Sunday, November 12, 2017

Data Camp

I have a data-science type of job. I want to take this opportunity to shamelessly plug Datacamp, an online series of courses designed to teach the student about various data science topics and the very practical aspects of programming languages. You can do a track in the Python language or the R language. (There are also SQL courses. SQL-skills are very important as it’s good to have some data wrangling skills, but you’ll need R or Python to actually fit some of the predictive models that make “data science” a real discipline.) 

I thought I was an intermediate-to-advanced R user, but Datacamp really filled in some of the gaps in my knowledge. Like most R users (I think), I am self-taught. I learned the language doing things ad hoc, one-thing-at-a-time. Datacamp forced me to follow a well structured curriculum. You can actually learn to do some pretty advanced things in R without learning the basics. But "the basics" make it easier to write efficient code, readable by other R users. (See this hilarious example of an advanced R users being foiled by the basics. Basics which, by his own admission, he had learned and apparently forgotten.)

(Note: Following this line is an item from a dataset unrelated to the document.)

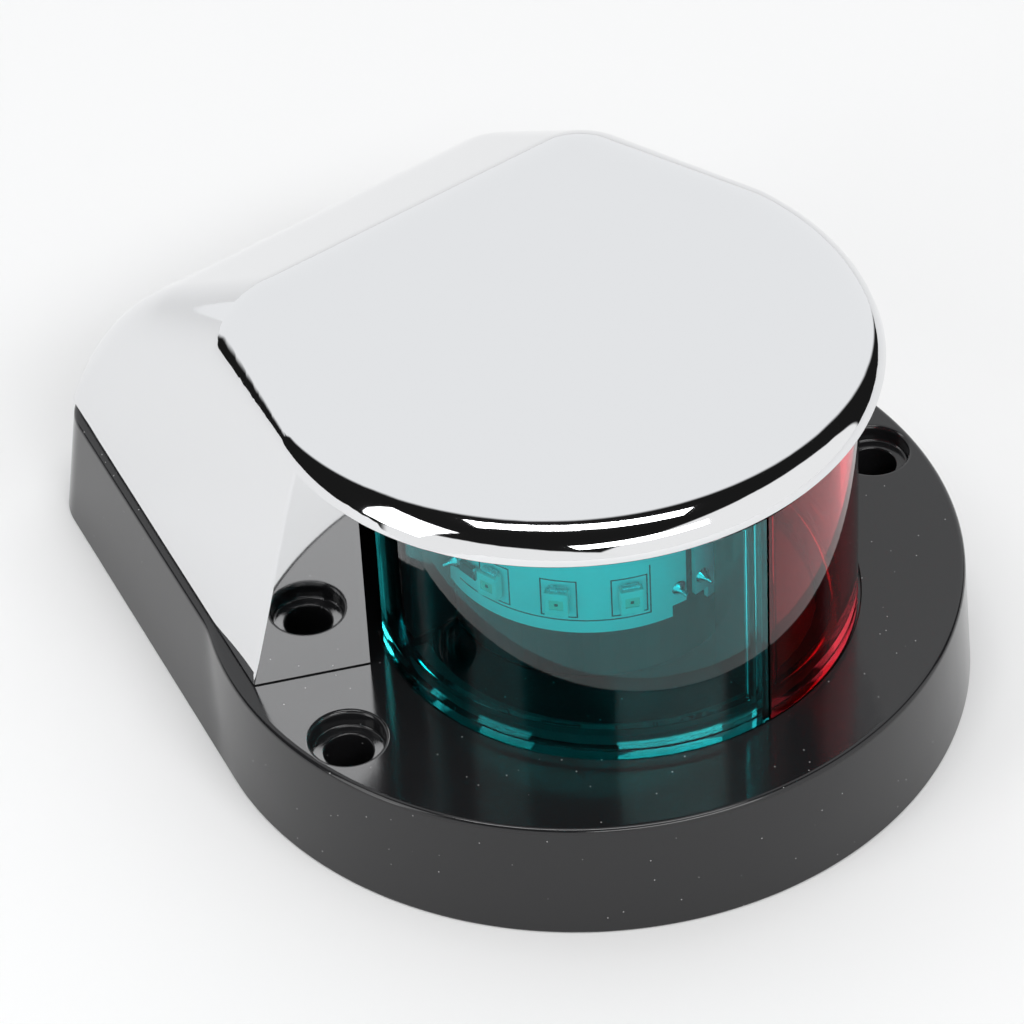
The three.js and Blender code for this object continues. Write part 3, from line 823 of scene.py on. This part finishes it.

There are various "career tracks", depending on the level of skill you want to develop. There is a "data analyst" track for people who are basically Excel jockeys wanting to up their game a little. Then there is a "data scientist" track for people who want to build sophisticated predictive models using the latest modeling methods. There is a lot of overlap, too. If you finish the data analyst career track (which is 16 courses, each taking ~4 hours to complete), you're really not far from finishing the data scientist track (23 courses, 16 of which are in the data analyst track). Once you subscribe, you have unlimited access to all of their courses. Data Camp adds new courses all the time, some of which are extremely similar to existing courses. This kind of redundancy might seem pointless, but it's very helpful to get a different take on the same topic from a different set of instructors (each course is designed and led by one or two instructors). I would have missed quite a lot if I had said, "Meh. This was already covered in that other course." I've officially finished the Data Scientist career track and the (much shorter, overlapping) Machine Learning skills track, plus several unrelated courses. The material is excellent.

The courses are a series of videos, quizzes, and short programming exercises. When I say "short", I really mean five or six lines of programming. It's often fill-in-the-blank stuff. A video will introduce a statistical concept, then an R function that performs a related task. In the next window, you will be quizzed to see if you understand the concept. In the next window, you will have to enter the arguments of an R function, then examine the output. If this sounds like it's too much hand-holding, it's not. Some of the coding exercises took me a long time to figure out, and I still had to cheat. (If you're struggling with a programming exercise, you can ask for a hint. If you still don't get it, you can ask for the full solution and move on to the next exercise. I'm usually proud, but I was not above skipping some exercises. You get 100 experience points if you complete a programming exercise without help, 70 if you complete it after asking for the hint, and 0 if you ask for the full solution. Get to 100,000 xp, and you can cast fireball.)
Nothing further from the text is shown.